## Start

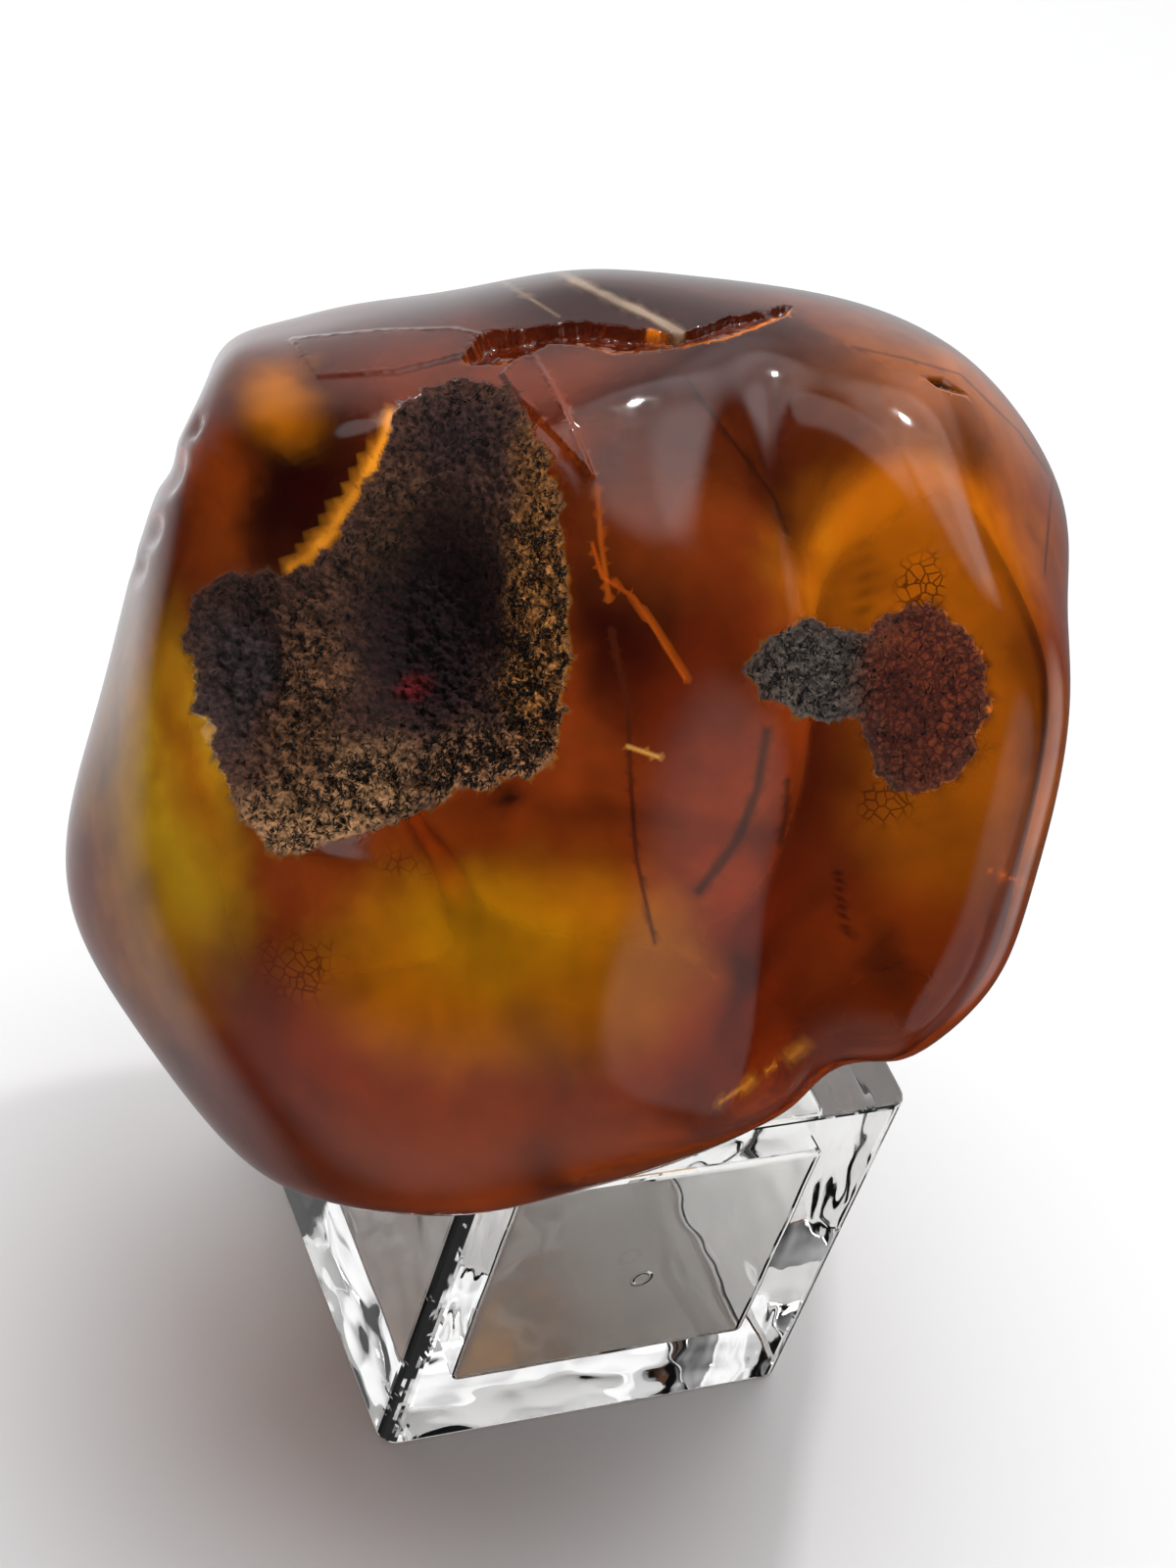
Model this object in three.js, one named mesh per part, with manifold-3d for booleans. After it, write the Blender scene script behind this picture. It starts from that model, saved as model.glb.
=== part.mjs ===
// An amber nugget resting on a clear display stand.
// Millimetres, +Z up. The origin is the centre of the stand's underside, and its closed front faces -Y.

import * as THREE from 'three';
import * as BufferGeometryUtils from 'three/addons/utils/BufferGeometryUtils.js';
import Module from 'manifold-3d';

const wasm = await Module();
wasm.setup();

const degrees = Math.PI / 180;

// The display stand, a moulded block that is hollow and open at the back.
const stand = {
  side: 30,
  height: 30,
  cornerRadius: 1.3,
  sideWall: 4.2,
  frontWall: 2.2,
  floor: 5.0,
  roof: 5.0,
  hollowRadius: 0.8,
};

// The nugget's own frame: X across its broad face, Y up that face, Z out of it.
// It is turned into the world by a roll on its face, a lean back and a turn about the upright.
const seat = {
  roll: 19.38,
  lean: 42.68,
  turn: -34.66,
  centre: new THREE.Vector3(-9.75, -2.14, 53.0),
  gap: 0.3,
};

// The nugget is two lobes grown together. Each lobe is a set of polished facets.
// A facet is [direction about Z, tilt toward Z, distance from the centre].
const mainLobe = {
  sharpness: 0.5,
  facets: [
    [108, 0, 30.3],
    [90, 0, 29.4],
    [66, 0, 28.5],
    [132, -5, 39.7],
    [157, 0, 28.2],
    [172, -5, 36.8],
    [195, -14, 41.0],
    [220, -26, 28.7],
    [252, -24, 31.6],
    [286, -22, 20.2],
    [318, 0, 21.5],
    [182, 76, 21.5],
    [18, 75, 22.2],
    [-18, 62, 21.2],
    [16, 36, 20.9],
    [268, 33, 28.8],
    [176, 24, 28.4],
    [218, 26, 29.4],
    [98, 27, 27.3],
    [94, 50, 28.3],
    [200, -60, 22.0],
    [100, -40, 25.5],
    [165, -42, 25.5],
    [330, -30, 25.0],
  ],
};

// Two flats with crisper edges on the main lobe: the knob's and the bevel under the top ridge.
const crispFlats = [
  { facet: [58, 67, 23.0], sharpness: 2.0 },
  { facet: [93, 41, 25.8], sharpness: 2.5 },
];

const rightLobe = {
  sharpness: 0.85,
  facets: [
    [-10, 0, 26.8],
    [29, 0, 33.4],
    [58, 0, 32.0],
    [88, 0, 26.6],
    [-36, 0, 39.8],
    [-28, 0, 35.6],
    [296, -14, 19.6],
    [-10, 79, 22.3],
    [82, 62, 23.1],
    [80, 30, 27.8],
    [24, 26, 30.6],
    [-15, 28, 30.6],
    [310, 28, 30.2],
    [174, 70, 10.9],
    [180, 0, 4.0],
    [235, 0, 15.0],
    [262, 0, 24.0],
    [125, 0, 22.0],
    [0, -72, 20.5],
    [60, -40, 26.0],
    [-25, -38, 25.5],
  ],
};

const valleySharpness = 1.1;
const restSharpness = 1.4;

// Hollows of the broad face, in the nugget's frame: the crusted basin and its pits, then the ledge
// under the top ridge, where a flake has lifted.
// Each is an oval at x, y with two radii, turned by its angle; a higher flatness is steeper at the rim.
const faceRelief = [
  { x: -8.0, y: 6.5, across: 6.8, along: 11.0, angle: -8, flatness: 5, depth: 1.4 },
  { x: -8.4, y: 6.6, across: 3.8, along: 6.0, angle: -12, flatness: 4, depth: 2.2 },
  { x: -17.6, y: 3.6, across: 4.4, along: 5.6, angle: 0, flatness: 4, depth: 0.9 },
  { x: -13.5, y: -2.0, across: 5.4, along: 3.6, angle: -20, flatness: 4, depth: 0.8 },
  { x: -0.6, y: 21.9, across: 5.4, along: 0.9, angle: 2, flatness: 4, depth: 1.0 },
  { x: 8.2, y: 22.5, across: 4.2, along: 0.7, angle: 16, flatness: 4, depth: 0.8 },
];

// The notch where the lobes part at the lower edge, and a swelling (negative depth) at the sharp corner.
const edgeRelief = [
  { x: 15.0, y: -19.5, across: 2.2, along: 2.6, angle: 0, flatness: 2, depth: 1.5 },
  { x: -21.0, y: 23.5, across: 3.5, along: 3.5, angle: 0, flatness: 2, depth: -1.2 },
];
const face = { start: 6, blend: 1.5 };
const edge = { start: -8, blend: 2 };
const waviness = 0.12;

// The mesh of the nugget: how finely its sphere is divided, how far its points are drawn to the
// broad face, where the forms are finest, and between which radii its skin lies.
const skin = { detail: 20, frontBias: 0.25, inner: 10, outer: 48, halvings: 26 };

function planeOf([direction, tilt, distance]) {
  const about = direction * degrees;
  const toward = tilt * degrees;
  const flat = Math.cos(toward);
  const normal = new THREE.Vector3(flat * Math.cos(about), flat * Math.sin(about), Math.sin(toward));
  return { normal, distance };
}

// Distance outside a lobe, negative within it, with its edges rounded off.
function outside(point, planes, sharpness) {
  const heights = planes.map((plane) => plane.normal.dot(point) - plane.distance);
  const highest = Math.max(...heights);
  const sum = heights.reduce((total, height) => total + Math.exp(sharpness * (height - highest)), 0);
  return highest + Math.log(sum) / sharpness;
}

function roundedLarger(a, b, sharpness) {
  const larger = Math.max(a, b);
  const smaller = Math.min(a, b);
  return larger + Math.log(1 + Math.exp(sharpness * (smaller - larger))) / sharpness;
}

function roundedSmaller(a, b, sharpness) {
  return -roundedLarger(-a, -b, sharpness);
}

function oval(point, spot) {
  const angle = spot.angle * degrees;
  const dx = point.x - spot.x;
  const dy = point.y - spot.y;
  const u = (dx * Math.cos(angle) + dy * Math.sin(angle)) / spot.across;
  const v = (-dx * Math.sin(angle) + dy * Math.cos(angle)) / spot.along;
  return spot.depth * Math.exp(-Math.pow(u * u + v * v, spot.flatness / 2));
}

// 1 in front of the zone's start and 0 behind it, with a soft passage between.
function inFront(point, zone) {
  return 1 / (1 + Math.exp(-(point.z - zone.start) / zone.blend));
}

// The uneven skin: the hollows of the face, the forms at the edge, and a slow wave.
function relief(point) {
  const onFace = faceRelief.reduce((total, spot) => total + oval(point, spot), 0) * inFront(point, face);
  const onEdge = edgeRelief.reduce((total, spot) => total + oval(point, spot), 0) * inFront(point, edge);
  const wave = Math.sin(point.x / 2.3 + point.y / 5.1)
    + Math.sin(point.y / 2.9 - point.z / 4.3 + 1.3)
    + Math.sin(point.z / 2.6 + point.x / 6.1 + 2.1);
  return onFace + onEdge + waviness * wave;
}

function nuggetTurn() {
  const turn = new THREE.Matrix4().makeRotationZ(seat.turn * degrees);
  const lean = new THREE.Matrix4().makeRotationX((90 - seat.lean) * degrees);
  const roll = new THREE.Matrix4().makeRotationZ(seat.roll * degrees);
  return turn.multiply(lean).multiply(roll);
}

function closedGeometry(geometry) {
  geometry.deleteAttribute('normal');
  geometry.deleteAttribute('uv');
  return BufferGeometryUtils.mergeVertices(geometry, 1e-5);
}

// Every point of a divided sphere is moved along its own ray until it meets the nugget's skin.
function nuggetGeometry() {
  const mainPlanes = mainLobe.facets.map(planeOf);
  const rightPlanes = rightLobe.facets.map(planeOf);
  const flats = crispFlats.map(({ facet, sharpness }) => ({ ...planeOf(facet), sharpness }));
  const down = new THREE.Vector3(0, 0, -1).applyMatrix4(nuggetTurn().transpose());
  const restDistance = seat.centre.z - stand.height - seat.gap;

  function beyondSkin(point) {
    const rounded = outside(point, mainPlanes, mainLobe.sharpness);
    const main = flats.reduce((body, flat) => {
      const height = flat.normal.dot(point) - flat.distance;
      return roundedLarger(body, height, flat.sharpness);
    }, rounded);
    const right = outside(point, rightPlanes, rightLobe.sharpness);
    const body = roundedSmaller(main, right, valleySharpness) + relief(point);
    return roundedLarger(body, down.dot(point) - restDistance, restSharpness);
  }

  const geometry = closedGeometry(new THREE.IcosahedronGeometry(1, skin.detail));
  const position = geometry.getAttribute('position');
  const ray = new THREE.Vector3();
  const point = new THREE.Vector3();
  for (let i = 0; i < position.count; i += 1) {
    ray.fromBufferAttribute(position, i).normalize();
    ray.z += skin.frontBias;
    ray.normalize();
    let inner = skin.inner;
    let outer = skin.outer;
    for (let step = 0; step < skin.halvings; step += 1) {
      const middle = (inner + outer) / 2;
      point.copy(ray).multiplyScalar(middle);
      if (beyondSkin(point) < 0) {
        inner = middle;
      } else {
        outer = middle;
      }
    }
    position.setXYZ(i, ray.x * inner, ray.y * inner, ray.z * inner);
  }
  geometry.computeVertexNormals();
  return geometry;
}

function nuggetMesh() {
  const amber = new THREE.MeshStandardMaterial({ color: 0x8a3c10, roughness: 0.12, metalness: 0 });
  const mesh = new THREE.Mesh(nuggetGeometry(), amber);
  mesh.name = 'amber_nugget';
  mesh.setRotationFromMatrix(nuggetTurn());
  mesh.position.copy(seat.centre);
  return mesh;
}

function roundedRectangle(width, depth, radius) {
  const x = width / 2;
  const y = depth / 2;
  const shape = new THREE.Shape();
  shape.moveTo(-x + radius, -y);
  shape.lineTo(x - radius, -y);
  shape.absarc(x - radius, -y + radius, radius, -90 * degrees, 0, false);
  shape.lineTo(x, y - radius);
  shape.absarc(x - radius, y - radius, radius, 0, 90 * degrees, false);
  shape.lineTo(-x + radius, y);
  shape.absarc(-x + radius, y - radius, radius, 90 * degrees, 180 * degrees, false);
  shape.lineTo(-x, -y + radius);
  shape.absarc(-x + radius, -y + radius, radius, 180 * degrees, 270 * degrees, false);
  return shape;
}

function solidOf(geometry) {
  const closed = closedGeometry(geometry);
  const vertProperties = new Float32Array(closed.getAttribute('position').array);
  const triVerts = new Uint32Array(closed.getIndex().array);
  return new wasm.Manifold(new wasm.Mesh({ numProp: 3, vertProperties, triVerts }));
}

function geometryOf(solid) {
  const mesh = solid.getMesh();
  const geometry = new THREE.BufferGeometry();
  geometry.setAttribute('position', new THREE.BufferAttribute(new Float32Array(mesh.vertProperties), 3));
  geometry.setIndex(new THREE.BufferAttribute(new Uint32Array(mesh.triVerts), 1));
  geometry.computeVertexNormals();
  return geometry;
}

// The block less a hollow that runs from behind the front wall out through the back.
function standGeometry() {
  const outline = roundedRectangle(stand.side, stand.side, stand.cornerRadius);
  const block = new THREE.ExtrudeGeometry(outline, {
    depth: stand.height,
    bevelEnabled: false,
    curveSegments: 6,
  });

  const hollowWidth = stand.side - 2 * stand.sideWall;
  const hollowHeight = stand.height - stand.floor - stand.roof;
  const pastBack = 2;
  const mouth = roundedRectangle(hollowWidth, hollowHeight, stand.hollowRadius);
  const hollow = new THREE.ExtrudeGeometry(mouth, {
    depth: stand.side - stand.frontWall + pastBack,
    bevelEnabled: false,
    curveSegments: 4,
  });
  hollow.rotateX(90 * degrees);
  hollow.translate(0, stand.side / 2 + pastBack, stand.floor + hollowHeight / 2);

  return geometryOf(solidOf(block).subtract(solidOf(hollow)));
}

function standMesh() {
  const clear = new THREE.MeshStandardMaterial({ color: 0xd8d8d4, roughness: 0.05, metalness: 0 });
  const mesh = new THREE.Mesh(standGeometry(), clear);
  mesh.name = 'display_stand';
  return mesh;
}

const group = new THREE.Group();
group.add(standMesh());
group.add(nuggetMesh());

export default group;
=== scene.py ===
# %% [markdown]
# # An amber nugget on a clear display stand
#
# The real thing is one lump of fossil resin, tumbled and polished by hand, with some of its dark
# crust left in the hollows. It rests on a small hollow block of clear acrylic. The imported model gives
# both shapes at their real size. This lesson gives them their finish.

import math

import bmesh
import bpy
import numpy as np
from mathutils import Matrix, Vector, noise


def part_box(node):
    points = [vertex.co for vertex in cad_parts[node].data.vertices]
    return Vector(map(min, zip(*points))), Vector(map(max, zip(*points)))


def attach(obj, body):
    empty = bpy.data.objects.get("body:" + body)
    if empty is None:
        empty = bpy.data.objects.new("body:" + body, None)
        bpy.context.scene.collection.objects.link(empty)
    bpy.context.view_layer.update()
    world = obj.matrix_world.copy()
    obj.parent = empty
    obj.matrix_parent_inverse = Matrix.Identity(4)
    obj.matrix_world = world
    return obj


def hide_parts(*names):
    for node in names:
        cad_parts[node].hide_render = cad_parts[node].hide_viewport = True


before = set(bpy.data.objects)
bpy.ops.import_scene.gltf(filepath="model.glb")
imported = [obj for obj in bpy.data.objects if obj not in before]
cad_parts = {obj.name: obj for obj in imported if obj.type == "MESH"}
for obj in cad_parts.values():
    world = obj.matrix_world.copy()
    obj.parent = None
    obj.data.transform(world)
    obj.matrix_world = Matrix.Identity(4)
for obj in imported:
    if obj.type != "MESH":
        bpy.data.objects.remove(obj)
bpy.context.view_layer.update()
stand_high = Vector(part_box("display_stand")[1])
mm = 0.001
print("nodes:", sorted(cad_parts))

# %% [markdown]
# ## Colours and nodes
#
# Colours are easiest to pick as the hex values of a screen, but a shader adds light, so it needs linear
# numbers. One function does that turn. A second one adds any node with its settings and its links,
# which keeps each material short enough to read as a recipe.

# %% Two small helpers


def linear(hex_colour):
    """A screen colour such as "#c87a20" as linear red, green and blue."""
    channels = [int(hex_colour[i:i + 2], 16) / 255 for i in (1, 3, 5)]
    return [c / 12.92 if c <= 0.04045 else ((c + 0.055) / 1.055) ** 2.4 for c in channels]


def add_node(tree, kind, settings=None, **sockets):
    """A node of that kind. A socket is given a number, a colour or another node's output."""
    node = tree.nodes.new(kind)
    for name, value in (settings or {}).items():
        setattr(node, name, value)
    for name, value in sockets.items():
        key = int(name[1:]) if name[0] == "_" and name[1:].isdigit() else name.replace("_", " ")
        socket = node.inputs[key]
        if isinstance(value, bpy.types.NodeSocket):
            tree.links.new(value, socket)
        else:
            socket.default_value = value
    return node


print("amber gold in linear light:", [round(c, 3) for c in linear("#c87a20")])

# %% [markdown]
# ## The camera
#
# The object is seen from above, with the camera turned a little on its side, so the stand leans in the
# frame. The view is three turns and a place. A fit to the stand's corners and edges in the photo gave
# them, and a long lens keeps those edges nearly parallel.

# %% Place the camera
view_turn = math.radians(-34.66)
view_lean = math.radians(42.68)
view_roll = math.radians(19.38)
focal_length = 81.0
sensor_long_side = 36.0
camera_place = Vector((-96.51, -129.98, 192.70)) * mm

view_axes = (
    Matrix.Rotation(view_turn, 3, "Z")
    @ Matrix.Rotation(math.radians(90) - view_lean, 3, "X")
    @ Matrix.Rotation(view_roll, 3, "Z")
)
lens = bpy.data.cameras.new("viewpoint")
lens.lens = focal_length
lens.sensor_width = sensor_long_side
lens.clip_start = 5 * mm
camera = bpy.data.objects.new("viewpoint", lens)
camera.matrix_world = Matrix.Translation(camera_place) @ view_axes.to_4x4()
bpy.context.scene.collection.objects.link(camera)
bpy.context.scene.camera = camera
print("camera is", round(camera_place.length / mm), "mm from the stand's foot")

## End

What to do:
Quote exactly the lines running from the line with "const group = new THREE.Group();" through the line with "bpy.context.scene.collection.objects.link(empty)", both ends included, and nothing more.

Solution for this exercise:
const group = new THREE.Group();
group.add(standMesh());
group.add(nuggetMesh());

export default group;
=== scene.py ===
# %% [markdown]
# # An amber nugget on a clear display stand
#
# The real thing is one lump of fossil resin, tumbled and polished by hand, with some of its dark
# crust left in the hollows. It rests on a small hollow block of clear acrylic. The imported model gives
# both shapes at their real size. This lesson gives them their finish.

import math

import bmesh
import bpy
import numpy as np
from mathutils import Matrix, Vector, noise


def part_box(node):
    points = [vertex.co for vertex in cad_parts[node].data.vertices]
    return Vector(map(min, zip(*points))), Vector(map(max, zip(*points)))


def attach(obj, body):
    empty = bpy.data.objects.get("body:" + body)
    if empty is None:
        empty = bpy.data.objects.new("body:" + body, None)
        bpy.context.scene.collection.objects.link(empty)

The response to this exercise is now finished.